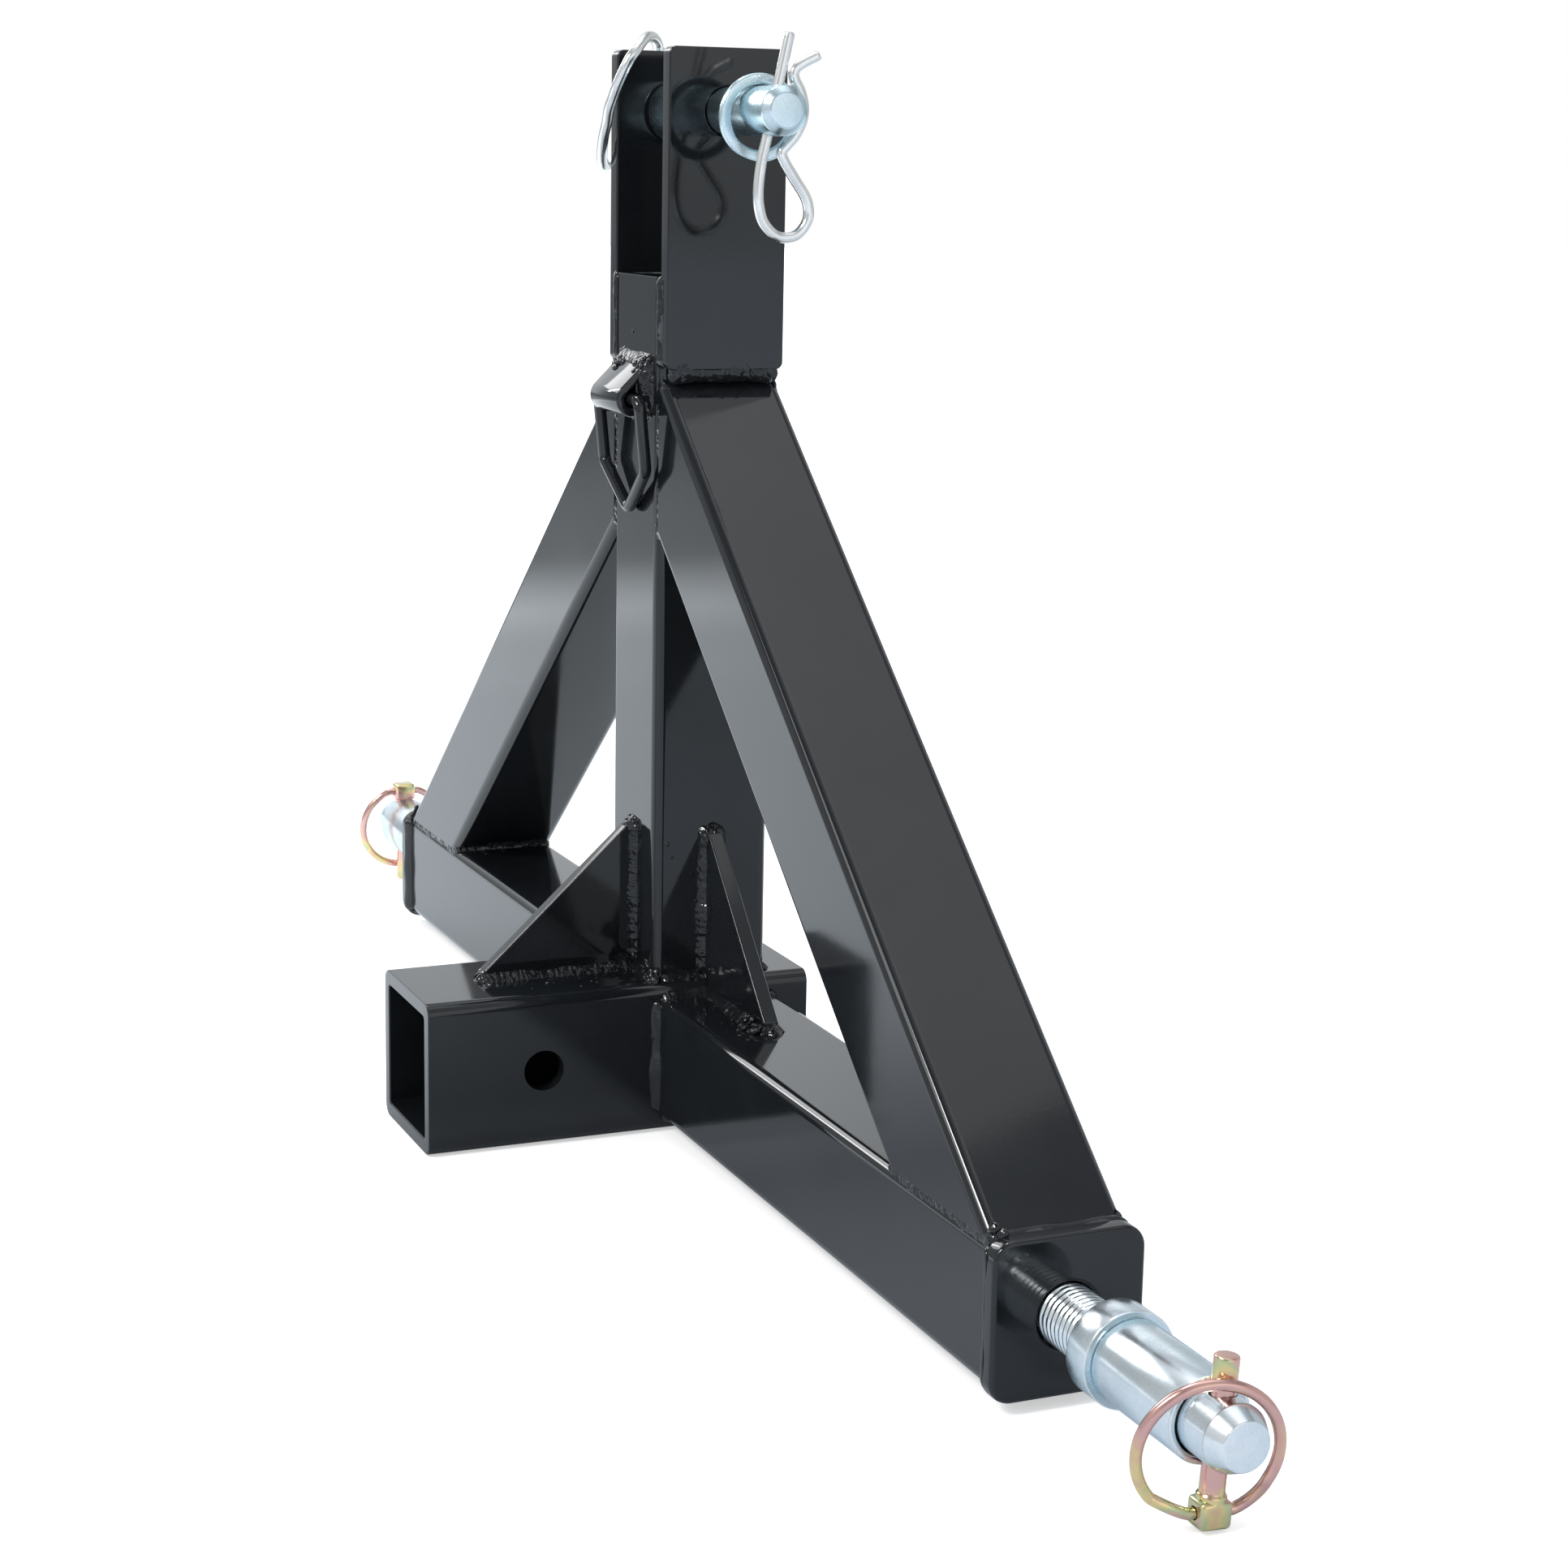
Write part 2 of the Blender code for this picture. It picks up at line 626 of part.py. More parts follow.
# Top link pin and what is on it
def top_axis():
    """Local Z runs along +X on the top pin's axis, with local X down."""
    return at(0, 0, TOP_PIN_HEIGHT) @ Matrix.Rotation(math.pi / 2, 4, "Y")


PIN_END = EAR_OUTER + TOP_PIN_NEAR_REACH
FLANGE_INNER = -EAR_OUTER - CLEARANCE
FLANGE_OUTER = FLANGE_INNER - TOP_PIN_FLANGE_THICKNESS
STUB_END = FLANGE_OUTER - TOP_PIN_STUB_LENGTH
HANDLE_PLACE = FLANGE_OUTER - (TOP_PIN_STUB_LENGTH - TOP_PIN_STUB_CHAMFER) / 2
CLIP_PLACE = PIN_END - CLIP_SETBACK


def handle_frame():
    """Local Z is the handle's bar, through the head of the pin; local X points into the bow."""
    lean = Matrix.Rotation(-HANDLE_LEAN, 4, "X")
    return at(HANDLE_PLACE, 0, TOP_PIN_HEIGHT) @ lean @ Matrix.Rotation(-math.pi / 2 + HANDLE_SWING, 4, "Z")


def clip_frame():
    """Local Z runs up the straight leg of the clip, through the tip of the pin."""
    return at(CLIP_PLACE, 0, TOP_PIN_HEIGHT) @ Matrix.Rotation(-CLIP_LEAN, 4, "X")


def make_top_pin():
    radius = TOP_PIN / 2
    flange = TOP_PIN_FLANGE / 2
    profile = [
        (0, PIN_END), (radius - TOP_PIN_CHAMFER, PIN_END), (radius, PIN_END - TOP_PIN_CHAMFER),
        (radius, FLANGE_INNER), (flange, FLANGE_INNER), (flange, FLANGE_OUTER), (radius, FLANGE_OUTER),
        (radius, STUB_END + TOP_PIN_STUB_CHAMFER), (radius - TOP_PIN_STUB_CHAMFER, STUB_END), (0, STUB_END),
    ]
    item = turned("top_pin", profile, top_axis(), ZINC)
    length = TOP_PIN + 2 * CUT_OVERRUN
    boolean(item, drill("clip_drill", CLIP_WIRE + 2 * CLIP_FIT, length, clip_frame()), "DIFFERENCE")
    boolean(item, drill("handle_drill", HANDLE_WIRE + 2 * HANDLE_FIT, length, handle_frame()), "DIFFERENCE")


def make_top_bushing():
    """Shorter than the gap between the ears by the pin's end play at each end."""
    length = 2 * (EAR_INNER - TOP_PIN_PLAY - CLEARANCE)
    profile = ring_profile(BUSHING_OUTER, TOP_PIN + 2 * CLEARANCE, length, BUSHING_EDGE)
    turned("top_bushing", profile, top_axis(), ZINC, closed=True)


def make_top_washer():
    """Hangs on the pin, so its middle lies below the pin's axis."""
    drop = (WASHER_BORE - TOP_PIN) / 2 - CLEARANCE
    middle = EAR_OUTER + WASHER_STANDOFF + WASHER_THICKNESS / 2
    profile = ring_profile(WASHER_OUTER, WASHER_BORE, WASHER_THICKNESS, WASHER_EDGE)
    turned("top_washer", profile, at(0, 0, -drop) @ top_axis() @ at(0, 0, middle), ZINC, closed=True)


# The handle as shares of half an ear's width: along the bar, out from it and across the bow's plane
HANDLE_SHARES = (
    (-0.56, 0, 0), (0, 0, 0), (0.52, 0, 0), (0.66, 0.05, 0), (0.76, 0.18, -0.04), (0.77, 0.34, -0.12),
    (0.71, 0.52, -0.24), (0.65, 0.66, -0.32), (0.62, 0.77, -0.345), (0.64, 0.88, -0.34), (0.63, 1.04, -0.32),
    (0.57, 1.26, -0.26), (0.45, 1.47, -0.19), (0.28, 1.61, -0.10), (0.09, 1.68, -0.02), (-0.09, 1.70, 0.02),
    (-0.30, 1.62, 0.04), (-0.50, 1.47, 0.03), (-0.65, 1.30, 0.01), (-0.80, 1.14, 0), (-0.94, 0.92, 0),
    (-1.09, 0.73, 0), (-1.24, 0.46, 0), (-1.32, 0.22, 0), (-1.27, 0.03, 0), (-1.05, -0.02, 0), (-0.80, 0, 0),
)

# The clip as shares of its reach, the least distance from the pin's axis to the outer leg's middle:
# across the straight leg, and up along it
CLIP_SHARES = (
    (0, 2.46), (0, 1.60), (0, 0.80), (0, -0.80), (0, -1.70), (0.09, -2.50), (0.25, -3.05), (0.55, -3.52),
    (1.10, -3.80), (1.72, -3.62), (2.00, -3.05), (1.82, -2.45), (1.25, -1.90), (0.82, -1.50), (0.62, -1.22),
    (0.72, -0.98), (0.93, -0.62), (1.06, -0.12), (1.02, 0.36), (0.80, 0.80), (0.52, 1.12), (0.44, 1.36),
    (0.62, 1.62), (1.12, 2.03),
)


def make_handle():
    unit = EAR_WIDTH / 2
    points = [(out * unit, across * unit, along * unit) for along, out, across in HANDLE_SHARES]
    wire("top_pin_handle", smooth_loop(points, 2, True), HANDLE_WIRE, handle_frame(), WIRE, True)


def make_clip():
    reach = (TOP_PIN + CLIP_WIRE) / 2 + CLEARANCE
    points = [(0, across * reach, along * reach) for across, along in CLIP_SHARES]
    wire("r_clip", smooth_loop(points, 2, False), CLIP_WIRE, clip_frame(), WIRE, False)


def build():
    make_receiver()
    make_mast()
    for side, word in ((1, "right"), (-1, "left")):
        make_cross_tube(side, word)
        make_end_plate(side, word)
        make_pin_nut(side, word)
        make_brace(side, word)
        make_ear(side, word)
        make_side_gusset(side, word)
        make_lower_pin(side, word)
        make_lower_bush(side, word)
        make_lynch_pin(side, word)
        make_lynch_ring(side, word)
    make_rear_gusset()
    make_ring_strap()
    make_d_ring()
    make_top_pin()
    make_top_bushing()
    make_top_washer()
    make_handle()
    make_clip()


build()
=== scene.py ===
"""Looks of the three point hitch adapter: painted frame, weld beads, plated pins and wires.

Metres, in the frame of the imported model: the cross tube lies along X, the receiver tube's open mouth
looks along -Y, and the receiver tube stands on z = 0.
"""

import bisect
import json
import math
import random

import bmesh
import bpy
from mathutils import Matrix, Vector
from mathutils.geometry import tessellate_polygon

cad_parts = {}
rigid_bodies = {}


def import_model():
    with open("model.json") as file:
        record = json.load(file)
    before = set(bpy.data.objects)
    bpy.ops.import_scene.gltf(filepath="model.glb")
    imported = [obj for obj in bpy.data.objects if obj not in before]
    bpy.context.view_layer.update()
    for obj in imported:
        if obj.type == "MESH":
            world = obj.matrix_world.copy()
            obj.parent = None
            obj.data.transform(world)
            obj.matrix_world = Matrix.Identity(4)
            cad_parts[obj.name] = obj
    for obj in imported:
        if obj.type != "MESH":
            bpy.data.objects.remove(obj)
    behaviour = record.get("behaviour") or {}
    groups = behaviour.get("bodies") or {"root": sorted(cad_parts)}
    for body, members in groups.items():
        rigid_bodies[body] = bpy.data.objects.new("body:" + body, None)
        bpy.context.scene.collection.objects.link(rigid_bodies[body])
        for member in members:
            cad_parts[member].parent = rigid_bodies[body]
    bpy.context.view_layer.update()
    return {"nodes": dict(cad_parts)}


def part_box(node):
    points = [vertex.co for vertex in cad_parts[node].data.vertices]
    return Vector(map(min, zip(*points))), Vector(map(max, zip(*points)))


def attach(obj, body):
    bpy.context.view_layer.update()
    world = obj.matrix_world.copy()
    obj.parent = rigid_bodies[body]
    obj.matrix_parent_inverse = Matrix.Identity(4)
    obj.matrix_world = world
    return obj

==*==

Written task | Repeat, word for word, the lines from the opening of the material through the line containing "CLIP_PLACE = PIN_END - CLIP_SETBACK".

Solution below |
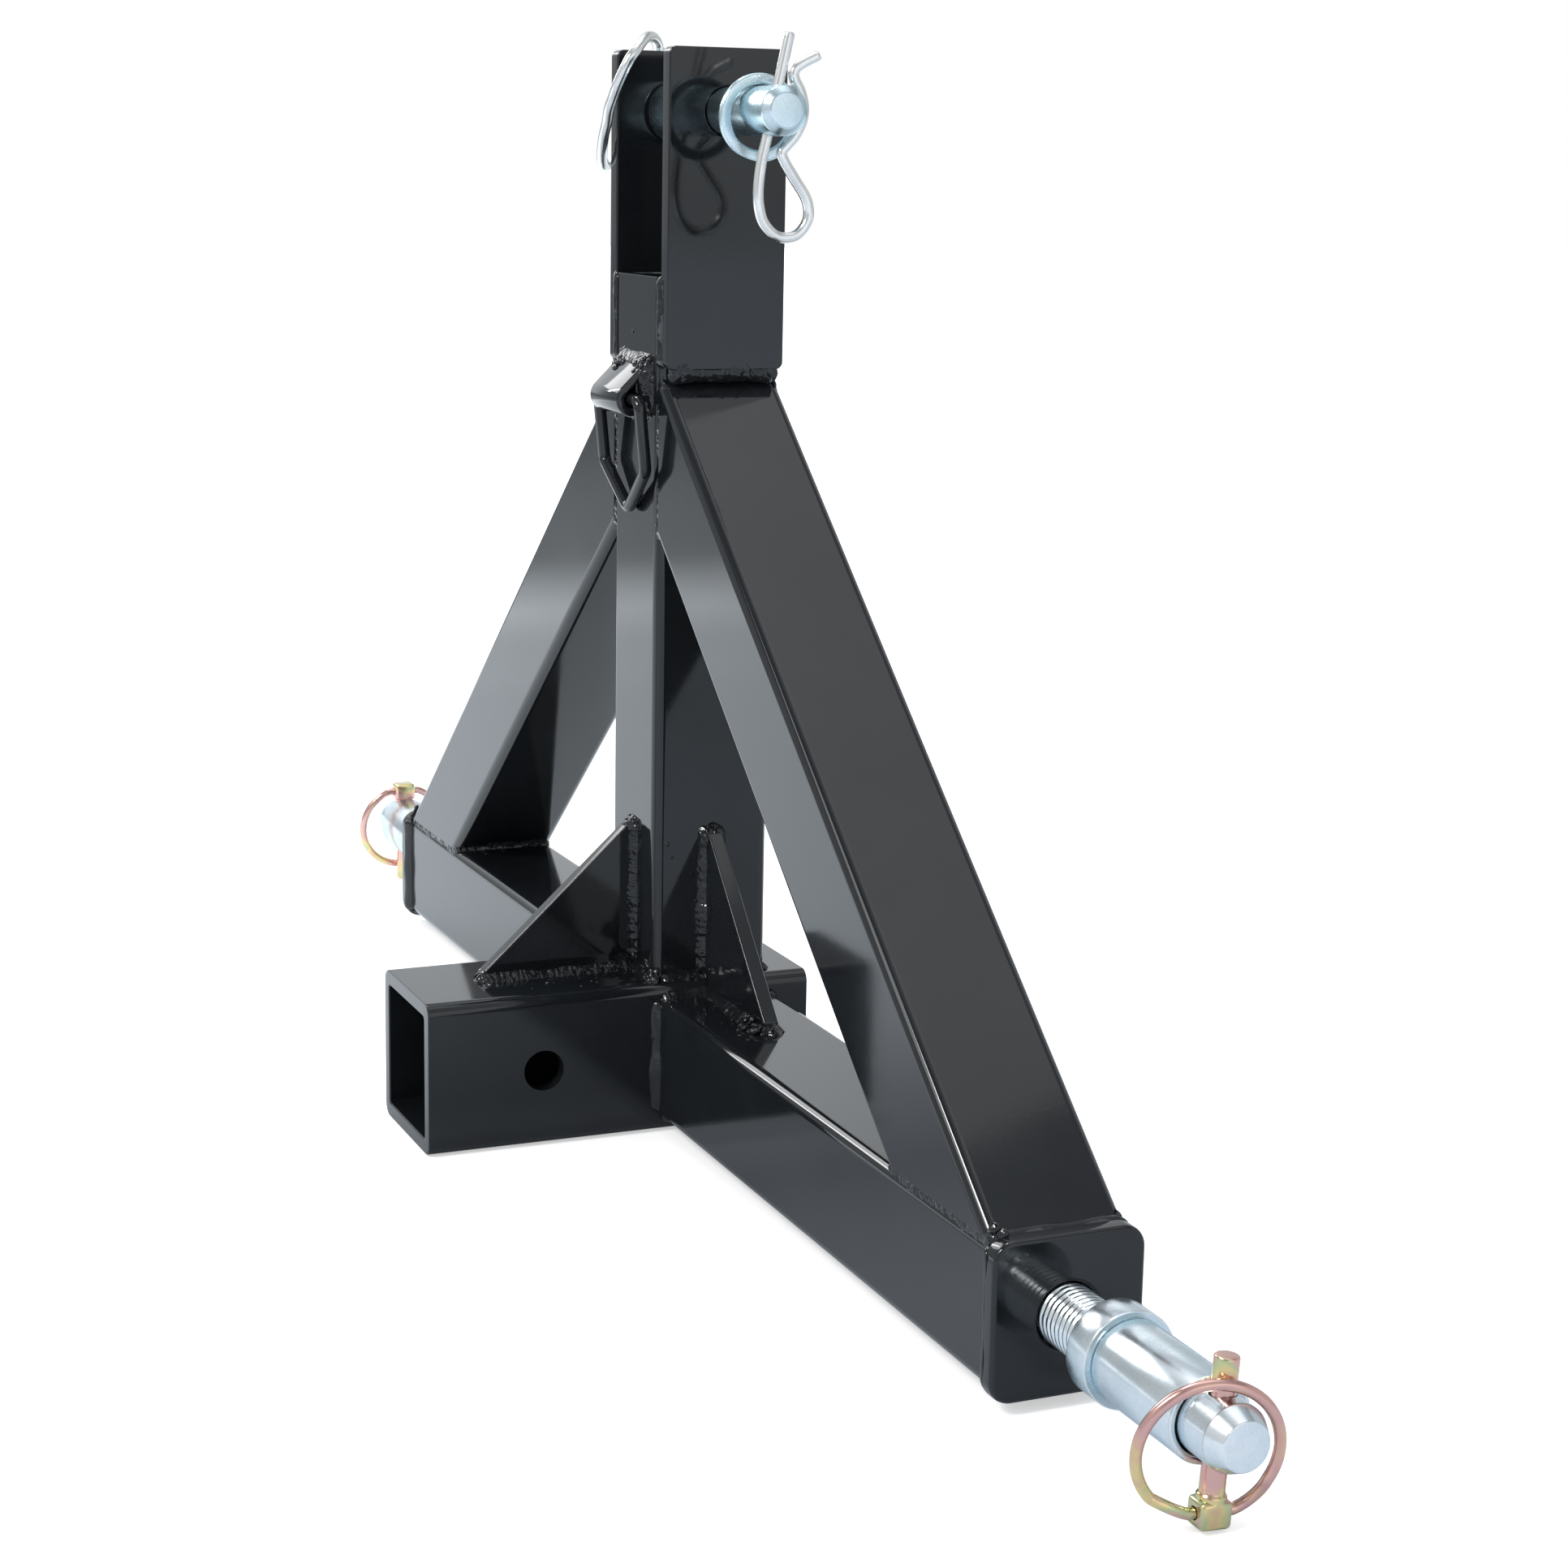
Write part 2 of the Blender code for this picture. It picks up at line 626 of part.py. More parts follow.
# Top link pin and what is on it
def top_axis():
    """Local Z runs along +X on the top pin's axis, with local X down."""
    return at(0, 0, TOP_PIN_HEIGHT) @ Matrix.Rotation(math.pi / 2, 4, "Y")


PIN_END = EAR_OUTER + TOP_PIN_NEAR_REACH
FLANGE_INNER = -EAR_OUTER - CLEARANCE
FLANGE_OUTER = FLANGE_INNER - TOP_PIN_FLANGE_THICKNESS
STUB_END = FLANGE_OUTER - TOP_PIN_STUB_LENGTH
HANDLE_PLACE = FLANGE_OUTER - (TOP_PIN_STUB_LENGTH - TOP_PIN_STUB_CHAMFER) / 2
CLIP_PLACE = PIN_END - CLIP_SETBACK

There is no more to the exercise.